**Given exercise**
Output each line of the material exactly as it stands.

**Material for this exercise**
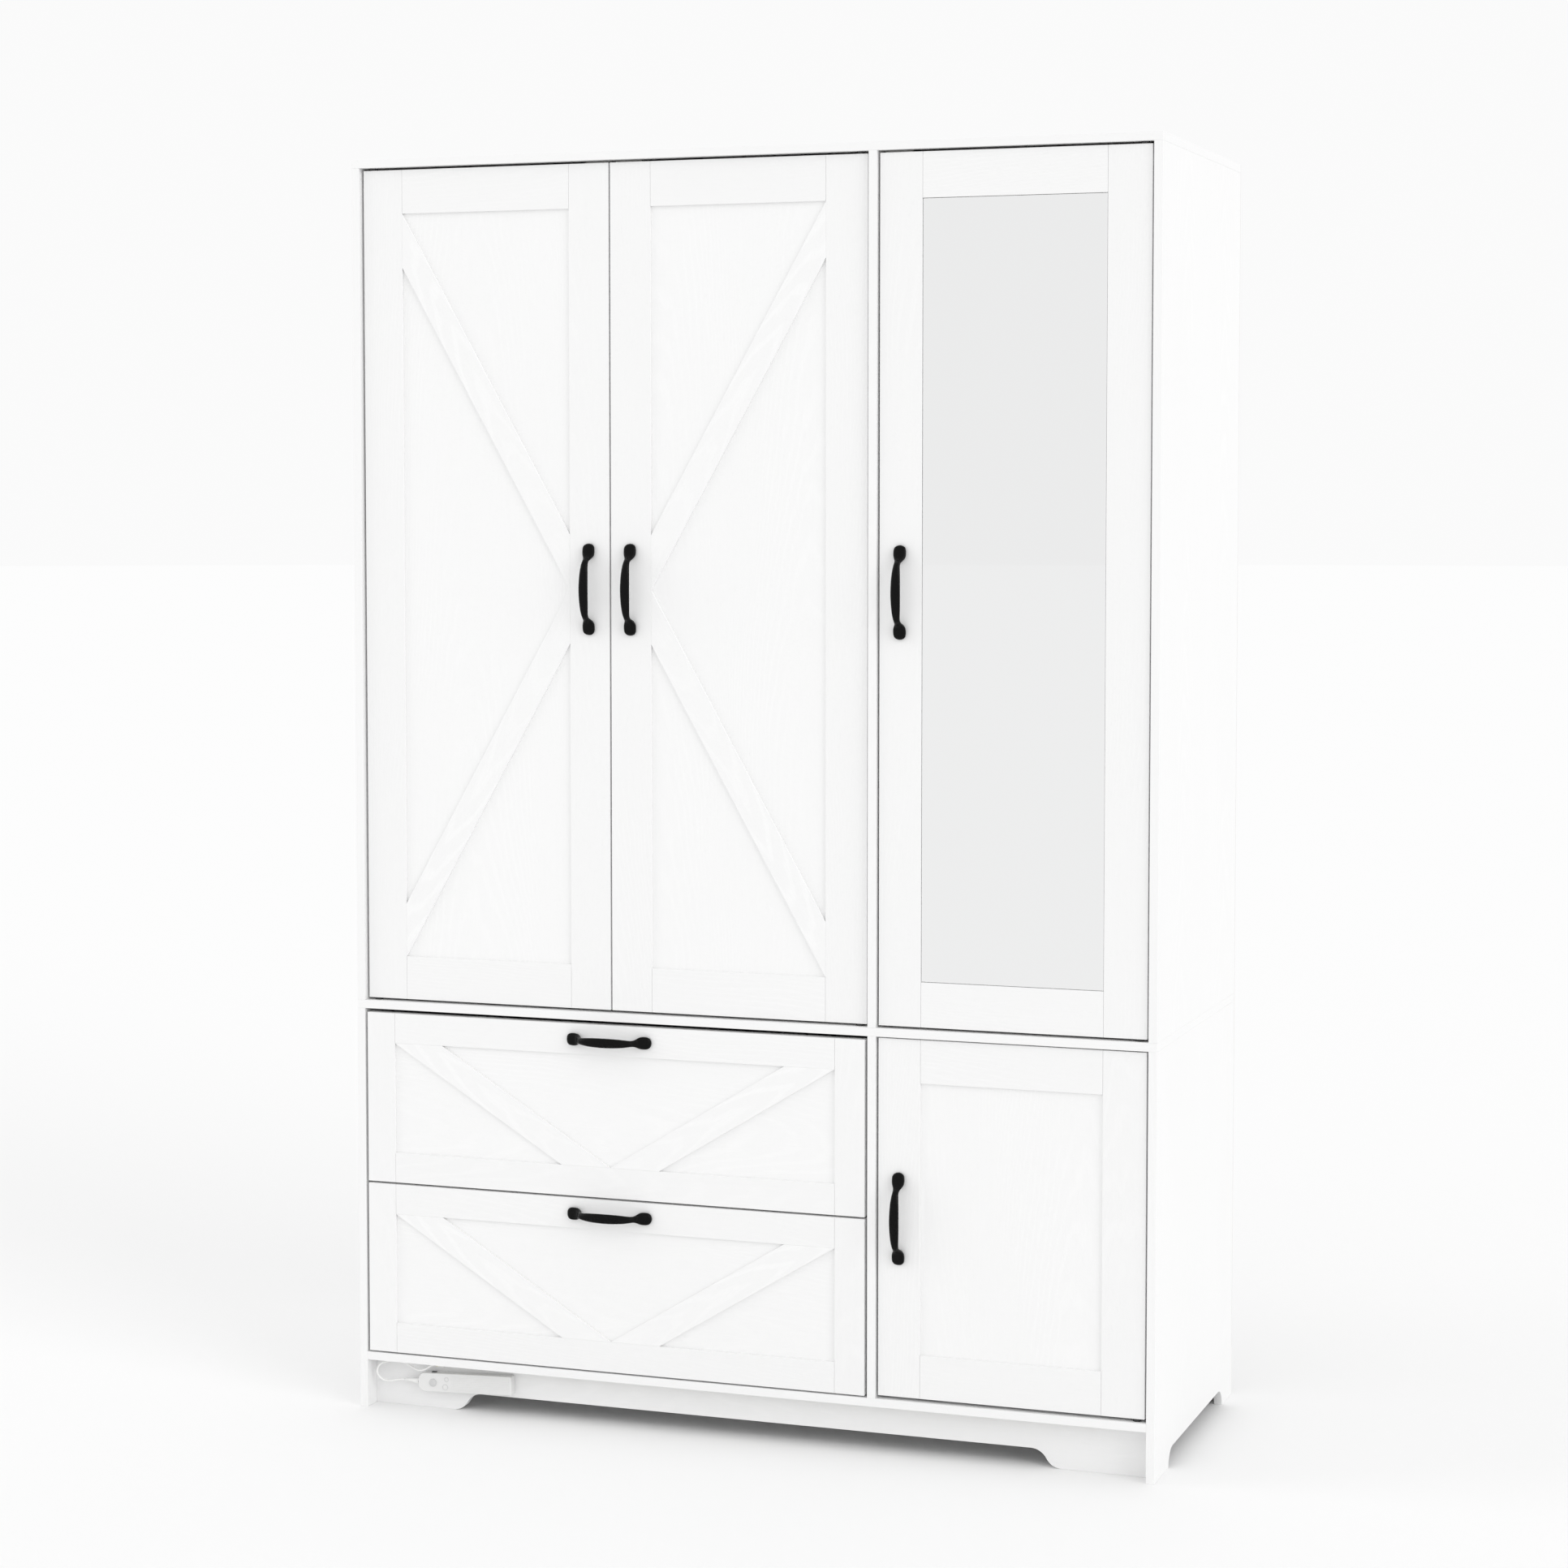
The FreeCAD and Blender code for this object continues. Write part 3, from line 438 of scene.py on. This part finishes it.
BOX_BOARD = 12 * MM
BOX_ARRIS = 0.5 * MM
BOTTOM_LIFT = 13 * MM
for front in ("drawer_upper", "drawer_lower"):
    (x0, y0, z0), (x1, y1, z1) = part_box(front + "_box")
    t = BOX_BOARD
    for word, corners, way in (
            ("side_left", box_corners(x0, x0 + t, y0, y1, z0, z1), "y"),
            ("side_right", box_corners(x1 - t, x1, y0, y1, z0, z1), "y"),
            ("back", box_corners(x0 + t, x1 - t, y1 - t, y1, z0 + BOTTOM_LIFT, z1), "x")):
        piece = board(front + "_" + word, corners, front, INNER[way], BOX_ARRIS)
        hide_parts(front + "_box")


# ---- handles --------------------------------------------------------------------------------
# Half of a pull, from its outer end to its middle, in mm: distance from the middle, half width,
# underside and top above the door, and how square the section is.
PULL = (
    (65.0, 2.4, 0.8, 3.6, 2.2), (64.4, 4.6, 0.2, 5.0, 2.4), (63.0, 6.8, 0.0, 6.4, 2.7),
    (61.0, 8.2, 0.0, 7.3, 3.0), (58.5, 8.9, 0.0, 7.9, 3.1), (55.0, 9.1, 0.0, 8.4, 3.1),
    (51.5, 9.0, 0.0, 8.9, 3.1), (49.0, 8.5, 0.0, 9.7, 3.0), (47.0, 7.7, 0.0, 11.0, 2.8),
    (45.5, 6.8, 0.0, 12.8, 2.6), (44.3, 5.9, 0.4, 15.0, 2.5), (43.2, 5.2, 2.2, 17.2, 2.4),
    (42.0, 4.7, 5.8, 19.0, 2.3), (40.5, 4.4, 9.8, 20.7, 2.3), (38.5, 4.5, 12.9, 22.1, 2.3),
    (35.5, 4.9, 15.2, 23.4, 2.3), (31.0, 5.5, 17.0, 24.7, 2.3), (25.0, 6.1, 18.5, 25.8, 2.3),
    (17.0, 6.6, 19.8, 26.8, 2.3), (8.0, 6.9, 20.7, 27.6, 2.3), (0.0, 7.0, 21.0, 27.9, 2.3),
)
RING = 20                  # corners in each section
TIP = 0.35 * MM            # how far the ends bulge


def pull_mesh():
    """Cast arch pull along X, standing off towards -Y."""
    stations = list(PULL) + [(-s, *rest) for s, *rest in reversed(PULL[:-1])]
    shape = bmesh.new()
    rings = []
    for s, half, low, high, square in stations:
        ring = []
        for k in range(RING):
            angle = 2 * math.pi * k / RING
            c, n = math.cos(angle), math.sin(angle)
            across = half * math.copysign(abs(c) ** (2 / square), c)
            up = (high - low) / 2 * math.copysign(abs(n) ** (2 / square), n) + (high + low) / 2
            ring.append(shape.verts.new((s * MM, -up * MM, across * MM)))
        rings.append(ring)
    for a, b in zip(rings, rings[1:]):
        for k in range(RING):
            shape.faces.new((a[k], a[(k + 1) % RING], b[(k + 1) % RING], b[k]))
    for ring, order in ((rings[0], -1), (rings[-1], 1)):
        middle = sum((v.co for v in ring), Vector()) / RING
        tip = shape.verts.new(middle + Vector((-order * TIP, 0, 0)))
        for k in range(RING):
            face = (ring[k], ring[(k + 1) % RING], tip)
            shape.faces.new(face if order > 0 else face[::-1])
    bmesh.ops.recalc_face_normals(shape, faces=shape.faces)
    mesh = bpy.data.meshes.new("arch_pull")
    shape.to_mesh(mesh)
    shape.free()
    mesh.shade_smooth()
    return mesh


PULL_MESH = pull_mesh()
for front in FRONTS:
    low, high = (Vector(corner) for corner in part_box(front + "_handle"))
    pull = bpy.data.objects.new(front + "_pull", PULL_MESH.copy())
    bpy.context.collection.objects.link(pull)
    upright = high.z - low.z > high.x - low.x
    if upright:
        pull.rotation_euler = (0, math.radians(90), 0)
    pull.location = ((low.x + high.x) / 2, high.y, (low.z + high.z) / 2)
    smooth = pull.modifiers.new("smooth", "SUBSURF")
    smooth.levels = 2
    smooth.render_levels = 2
    paint(pull, BLACK)
    bpy.context.view_layer.update()
    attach(pull, front)
    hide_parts(front + "_handle")


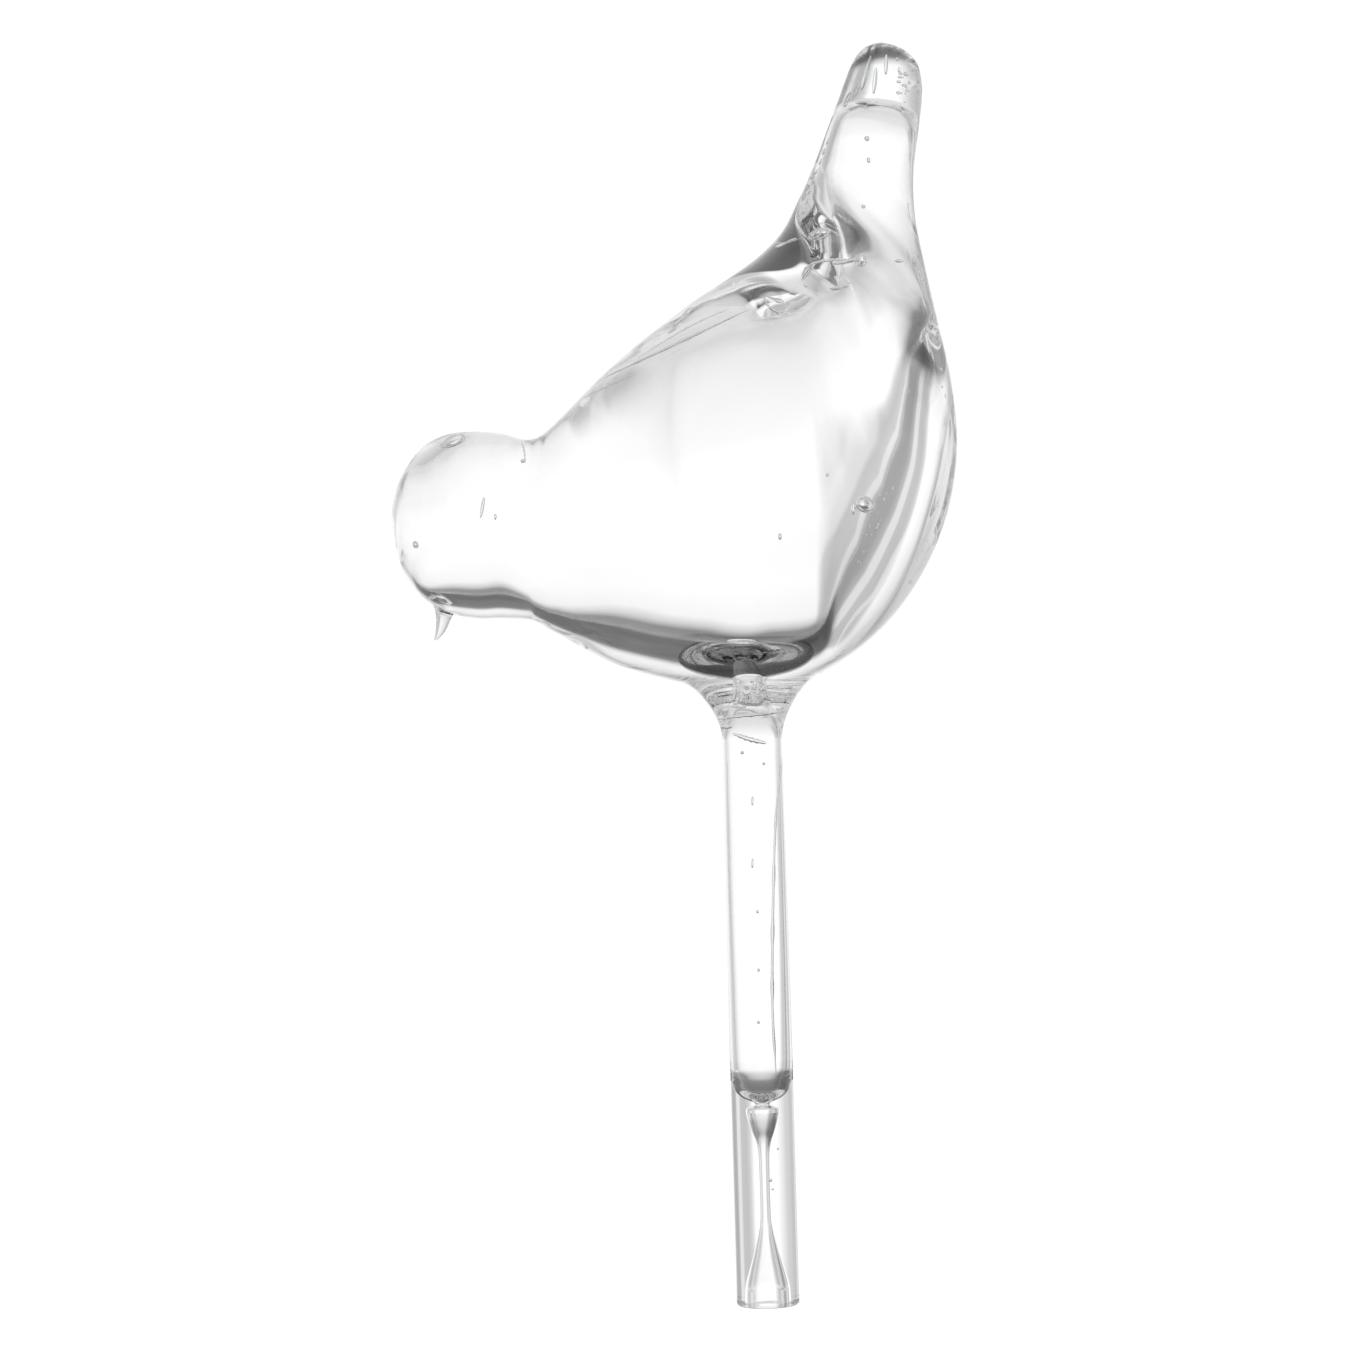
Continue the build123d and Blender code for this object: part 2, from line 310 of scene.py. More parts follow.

**Reply to the exercise**
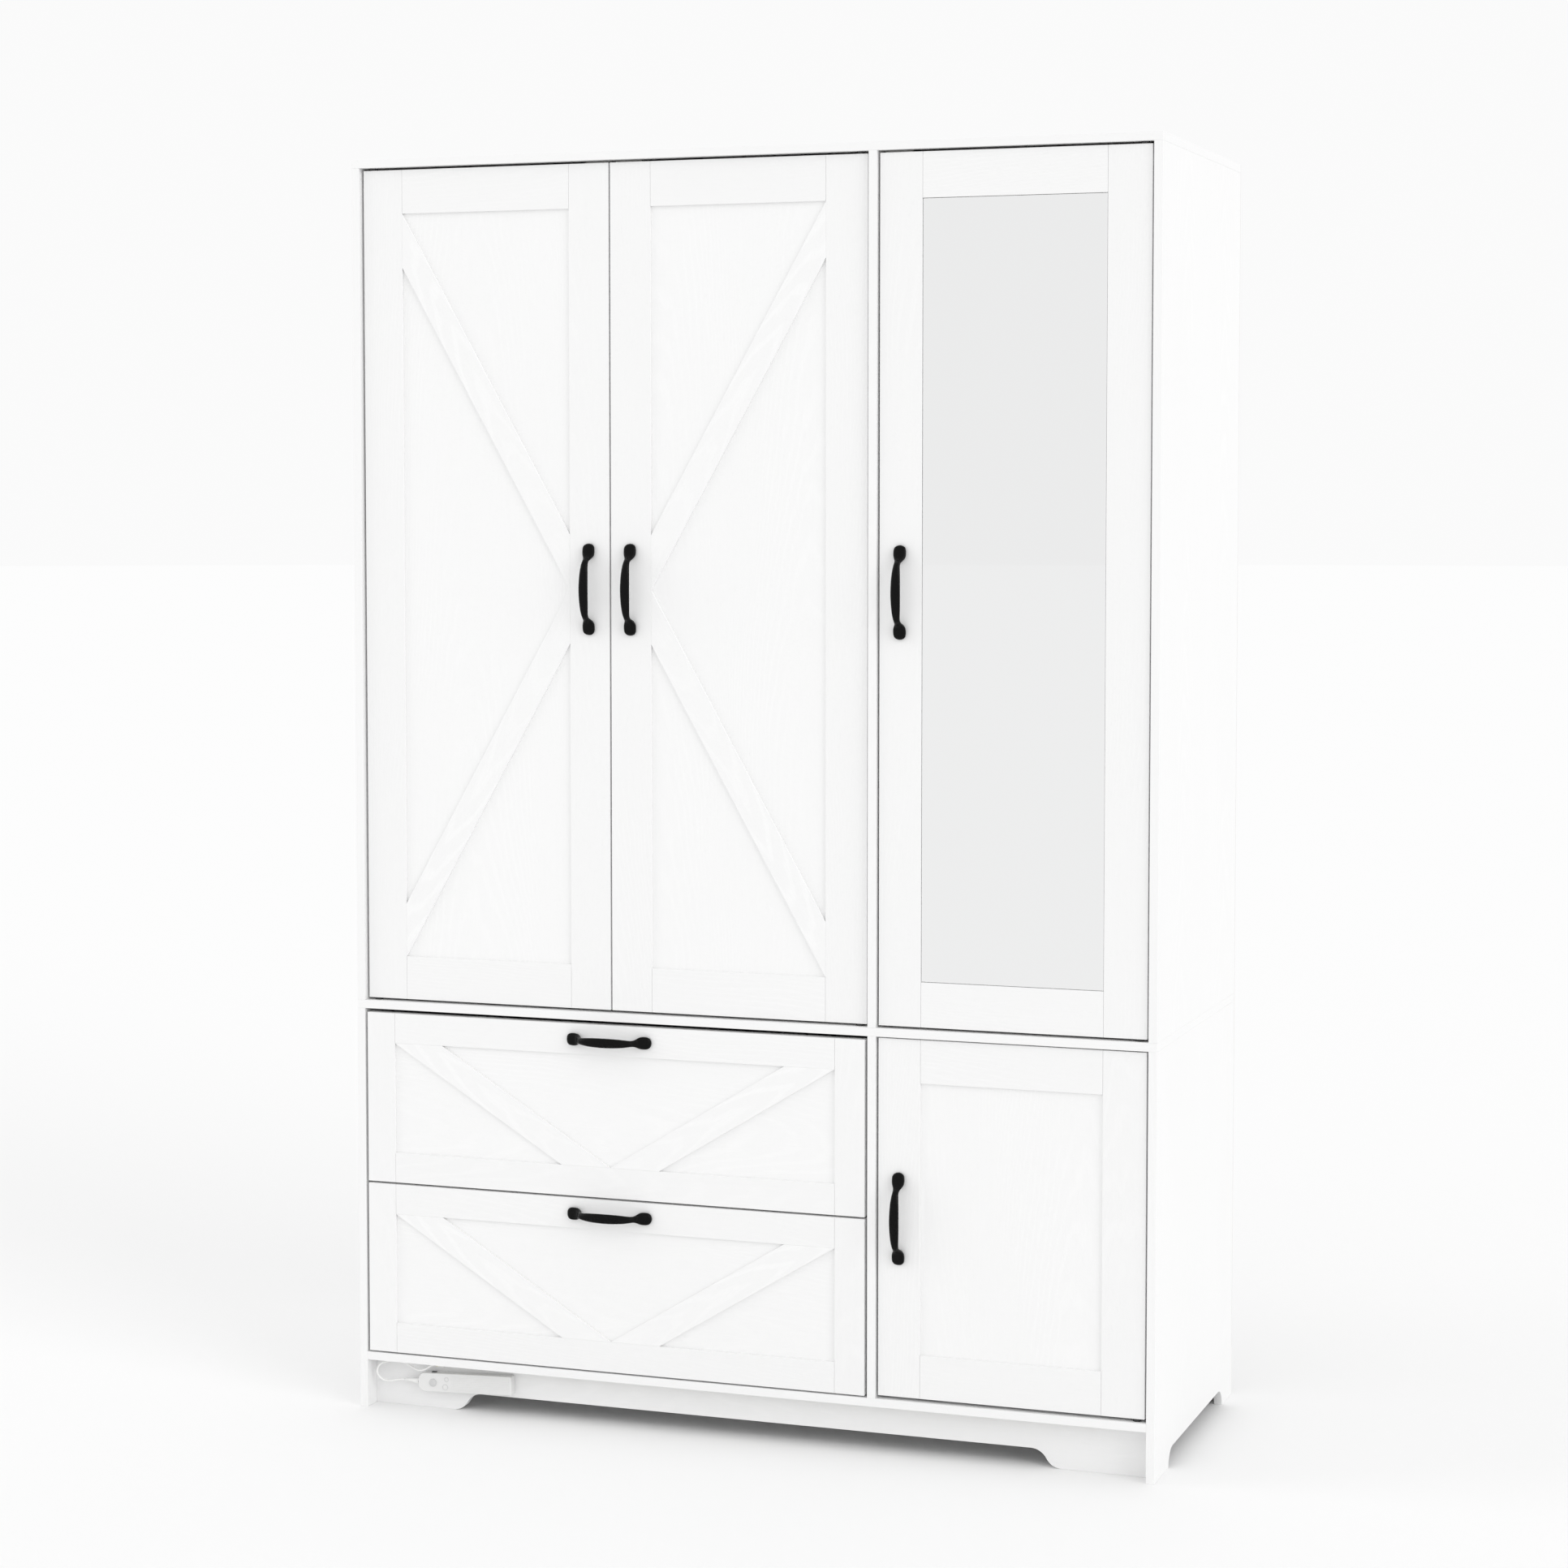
The FreeCAD and Blender code for this object continues. Write part 3, from line 438 of scene.py on. This part finishes it.
BOX_BOARD = 12 * MM
BOX_ARRIS = 0.5 * MM
BOTTOM_LIFT = 13 * MM
for front in ("drawer_upper", "drawer_lower"):
    (x0, y0, z0), (x1, y1, z1) = part_box(front + "_box")
    t = BOX_BOARD
    for word, corners, way in (
            ("side_left", box_corners(x0, x0 + t, y0, y1, z0, z1), "y"),
            ("side_right", box_corners(x1 - t, x1, y0, y1, z0, z1), "y"),
            ("back", box_corners(x0 + t, x1 - t, y1 - t, y1, z0 + BOTTOM_LIFT, z1), "x")):
        piece = board(front + "_" + word, corners, front, INNER[way], BOX_ARRIS)
        hide_parts(front + "_box")


# ---- handles --------------------------------------------------------------------------------
# Half of a pull, from its outer end to its middle, in mm: distance from the middle, half width,
# underside and top above the door, and how square the section is.
PULL = (
    (65.0, 2.4, 0.8, 3.6, 2.2), (64.4, 4.6, 0.2, 5.0, 2.4), (63.0, 6.8, 0.0, 6.4, 2.7),
    (61.0, 8.2, 0.0, 7.3, 3.0), (58.5, 8.9, 0.0, 7.9, 3.1), (55.0, 9.1, 0.0, 8.4, 3.1),
    (51.5, 9.0, 0.0, 8.9, 3.1), (49.0, 8.5, 0.0, 9.7, 3.0), (47.0, 7.7, 0.0, 11.0, 2.8),
    (45.5, 6.8, 0.0, 12.8, 2.6), (44.3, 5.9, 0.4, 15.0, 2.5), (43.2, 5.2, 2.2, 17.2, 2.4),
    (42.0, 4.7, 5.8, 19.0, 2.3), (40.5, 4.4, 9.8, 20.7, 2.3), (38.5, 4.5, 12.9, 22.1, 2.3),
    (35.5, 4.9, 15.2, 23.4, 2.3), (31.0, 5.5, 17.0, 24.7, 2.3), (25.0, 6.1, 18.5, 25.8, 2.3),
    (17.0, 6.6, 19.8, 26.8, 2.3), (8.0, 6.9, 20.7, 27.6, 2.3), (0.0, 7.0, 21.0, 27.9, 2.3),
)
RING = 20                  # corners in each section
TIP = 0.35 * MM            # how far the ends bulge


def pull_mesh():
    """Cast arch pull along X, standing off towards -Y."""
    stations = list(PULL) + [(-s, *rest) for s, *rest in reversed(PULL[:-1])]
    shape = bmesh.new()
    rings = []
    for s, half, low, high, square in stations:
        ring = []
        for k in range(RING):
            angle = 2 * math.pi * k / RING
            c, n = math.cos(angle), math.sin(angle)
            across = half * math.copysign(abs(c) ** (2 / square), c)
            up = (high - low) / 2 * math.copysign(abs(n) ** (2 / square), n) + (high + low) / 2
            ring.append(shape.verts.new((s * MM, -up * MM, across * MM)))
        rings.append(ring)
    for a, b in zip(rings, rings[1:]):
        for k in range(RING):
            shape.faces.new((a[k], a[(k + 1) % RING], b[(k + 1) % RING], b[k]))
    for ring, order in ((rings[0], -1), (rings[-1], 1)):
        middle = sum((v.co for v in ring), Vector()) / RING
        tip = shape.verts.new(middle + Vector((-order * TIP, 0, 0)))
        for k in range(RING):
            face = (ring[k], ring[(k + 1) % RING], tip)
            shape.faces.new(face if order > 0 else face[::-1])
    bmesh.ops.recalc_face_normals(shape, faces=shape.faces)
    mesh = bpy.data.meshes.new("arch_pull")
    shape.to_mesh(mesh)
    shape.free()
    mesh.shade_smooth()
    return mesh


PULL_MESH = pull_mesh()
for front in FRONTS:
    low, high = (Vector(corner) for corner in part_box(front + "_handle"))
    pull = bpy.data.objects.new(front + "_pull", PULL_MESH.copy())
    bpy.context.collection.objects.link(pull)
    upright = high.z - low.z > high.x - low.x
    if upright:
        pull.rotation_euler = (0, math.radians(90), 0)
    pull.location = ((low.x + high.x) / 2, high.y, (low.z + high.z) / 2)
    smooth = pull.modifiers.new("smooth", "SUBSURF")
    smooth.levels = 2
    smooth.render_levels = 2
    paint(pull, BLACK)
    bpy.context.view_layer.update()
    attach(pull, front)
    hide_parts(front + "_handle")


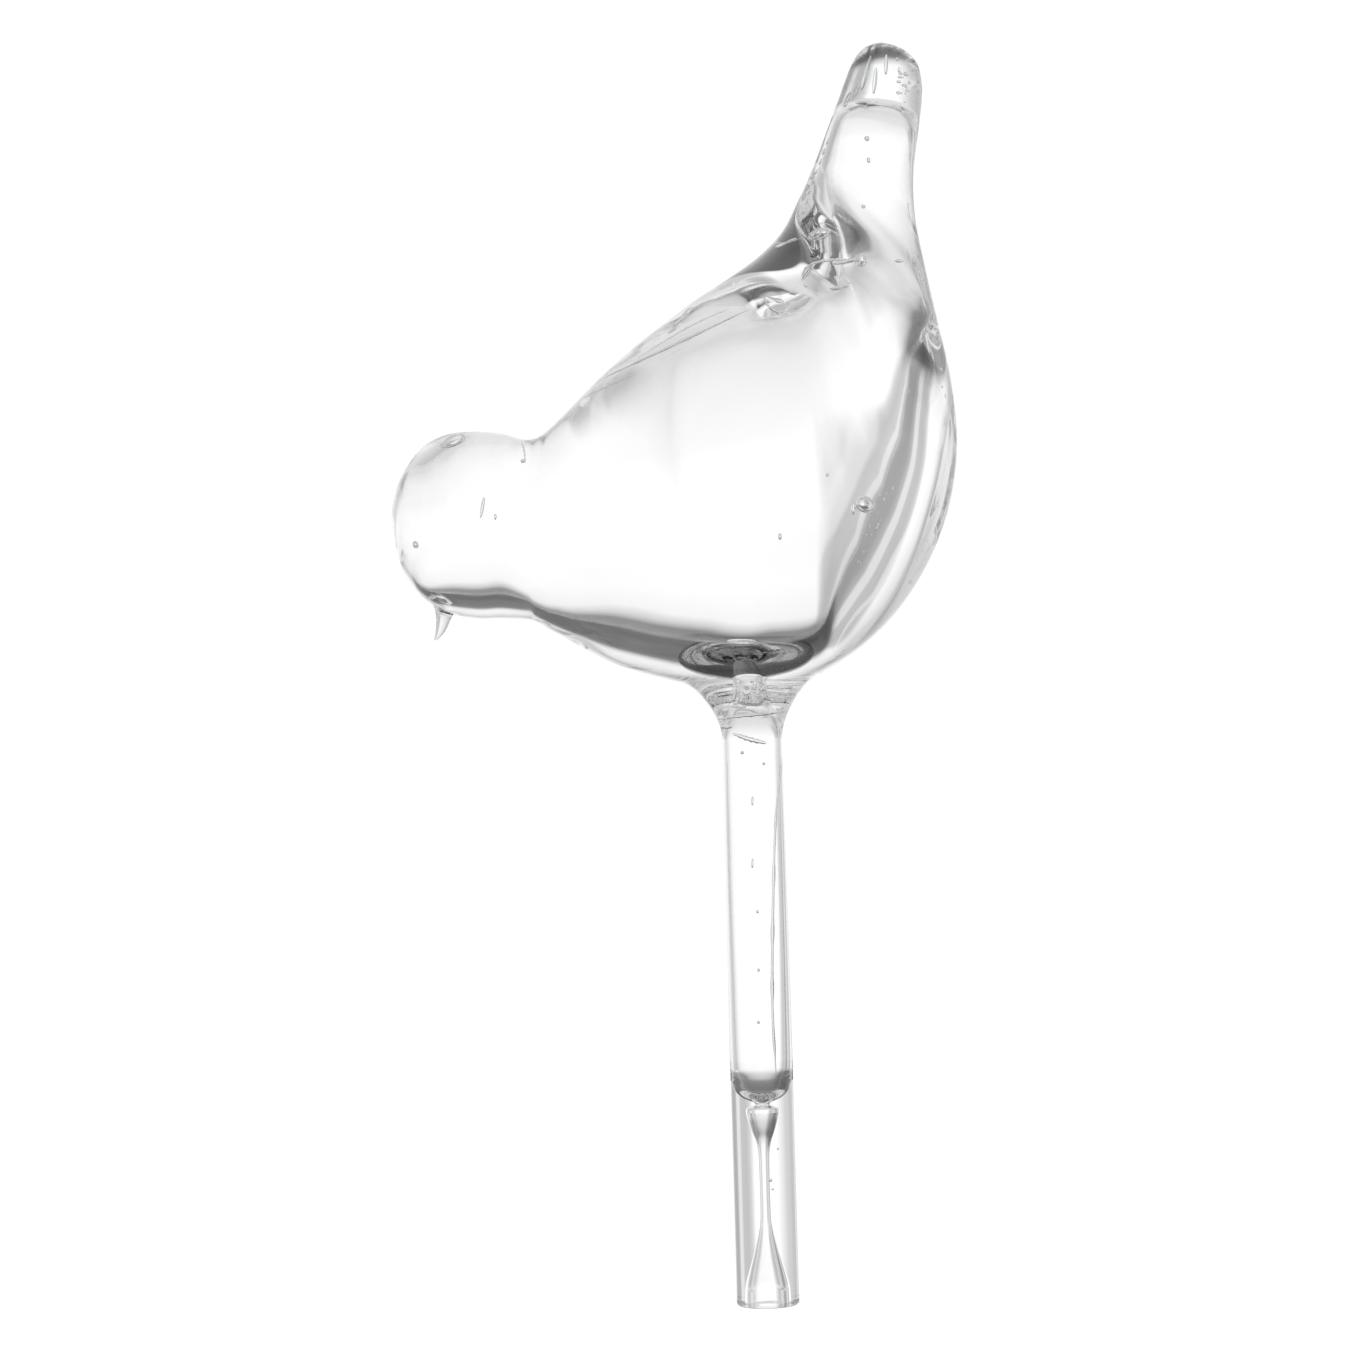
Continue the build123d and Blender code for this object: part 2, from line 310 of scene.py. More parts follow.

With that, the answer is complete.